● WHAT THIS TASK INVOLVES:
Read the records below and copy each line that contains "from".

* Begin DATA SUPPLIED *

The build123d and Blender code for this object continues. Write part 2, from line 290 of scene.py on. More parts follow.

* End DATA SUPPLIED *
* Begin DATA SUPPLIED *

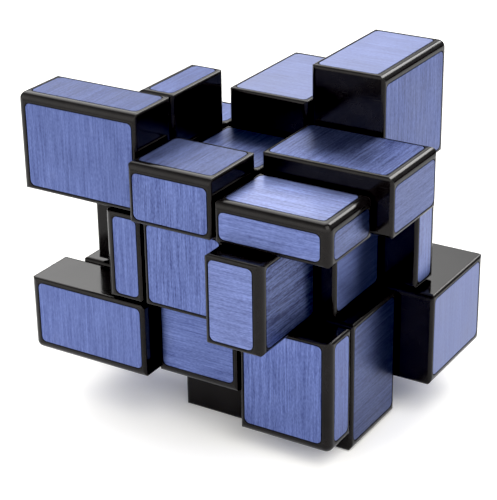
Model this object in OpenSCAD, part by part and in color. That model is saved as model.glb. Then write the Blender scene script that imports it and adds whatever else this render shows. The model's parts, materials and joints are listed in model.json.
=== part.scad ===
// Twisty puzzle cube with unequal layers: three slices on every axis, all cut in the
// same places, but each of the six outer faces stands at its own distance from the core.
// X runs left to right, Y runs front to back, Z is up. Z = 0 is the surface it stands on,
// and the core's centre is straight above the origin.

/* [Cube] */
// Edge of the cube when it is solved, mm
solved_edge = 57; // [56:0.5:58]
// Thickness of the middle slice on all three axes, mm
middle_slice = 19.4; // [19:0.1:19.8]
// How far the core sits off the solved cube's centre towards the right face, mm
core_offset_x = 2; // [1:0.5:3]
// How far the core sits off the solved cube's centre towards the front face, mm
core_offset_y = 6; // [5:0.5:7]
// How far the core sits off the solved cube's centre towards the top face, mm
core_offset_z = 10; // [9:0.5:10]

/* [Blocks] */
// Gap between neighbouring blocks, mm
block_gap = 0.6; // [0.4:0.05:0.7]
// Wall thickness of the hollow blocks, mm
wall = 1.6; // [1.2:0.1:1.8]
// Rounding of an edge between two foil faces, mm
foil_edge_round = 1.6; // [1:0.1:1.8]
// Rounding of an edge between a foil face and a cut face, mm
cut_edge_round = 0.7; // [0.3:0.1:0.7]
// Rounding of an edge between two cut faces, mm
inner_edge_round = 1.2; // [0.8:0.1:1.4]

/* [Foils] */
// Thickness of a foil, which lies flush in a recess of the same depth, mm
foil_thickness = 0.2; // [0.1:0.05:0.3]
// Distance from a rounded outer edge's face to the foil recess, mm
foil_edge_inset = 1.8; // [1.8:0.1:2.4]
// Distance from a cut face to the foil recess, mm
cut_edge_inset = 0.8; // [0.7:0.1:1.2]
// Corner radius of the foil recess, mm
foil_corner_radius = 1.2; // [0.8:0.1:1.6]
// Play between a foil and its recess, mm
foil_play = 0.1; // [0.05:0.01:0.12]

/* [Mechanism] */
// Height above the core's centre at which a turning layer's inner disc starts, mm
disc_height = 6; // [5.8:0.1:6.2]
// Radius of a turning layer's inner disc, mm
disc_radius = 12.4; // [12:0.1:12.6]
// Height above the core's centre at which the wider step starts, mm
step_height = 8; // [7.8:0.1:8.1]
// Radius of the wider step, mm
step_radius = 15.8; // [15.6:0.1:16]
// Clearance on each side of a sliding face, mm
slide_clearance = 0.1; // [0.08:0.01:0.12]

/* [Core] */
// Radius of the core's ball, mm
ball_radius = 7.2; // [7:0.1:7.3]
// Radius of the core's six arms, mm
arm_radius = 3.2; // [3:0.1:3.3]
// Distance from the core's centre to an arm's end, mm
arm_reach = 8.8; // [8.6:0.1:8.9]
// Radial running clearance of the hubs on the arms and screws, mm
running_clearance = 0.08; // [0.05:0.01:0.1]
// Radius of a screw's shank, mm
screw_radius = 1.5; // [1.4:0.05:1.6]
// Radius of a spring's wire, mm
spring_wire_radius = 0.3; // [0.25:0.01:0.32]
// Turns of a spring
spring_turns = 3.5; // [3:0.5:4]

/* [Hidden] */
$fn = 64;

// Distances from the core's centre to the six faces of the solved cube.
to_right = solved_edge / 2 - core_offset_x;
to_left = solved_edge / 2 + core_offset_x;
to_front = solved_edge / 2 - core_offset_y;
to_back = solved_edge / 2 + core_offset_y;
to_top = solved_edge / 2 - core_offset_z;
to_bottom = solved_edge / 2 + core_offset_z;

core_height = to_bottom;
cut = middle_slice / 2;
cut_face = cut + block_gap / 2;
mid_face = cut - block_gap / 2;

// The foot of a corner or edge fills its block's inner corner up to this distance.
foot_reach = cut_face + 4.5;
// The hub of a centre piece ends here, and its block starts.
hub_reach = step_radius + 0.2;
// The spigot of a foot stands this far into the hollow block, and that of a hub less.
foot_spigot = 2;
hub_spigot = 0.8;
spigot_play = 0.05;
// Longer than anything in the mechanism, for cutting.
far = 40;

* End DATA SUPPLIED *

● OUTPUT OF THE TASK:
The build123d and Blender code for this object continues. Write part 2, from line 290 of scene.py on. More parts follow.
// same places, but each of the six outer faces stands at its own distance from the core.
// Distance from a rounded outer edge's face to the foil recess, mm
// Distance from a cut face to the foil recess, mm
// Distance from the core's centre to an arm's end, mm
// Distances from the core's centre to the six faces of the solved cube.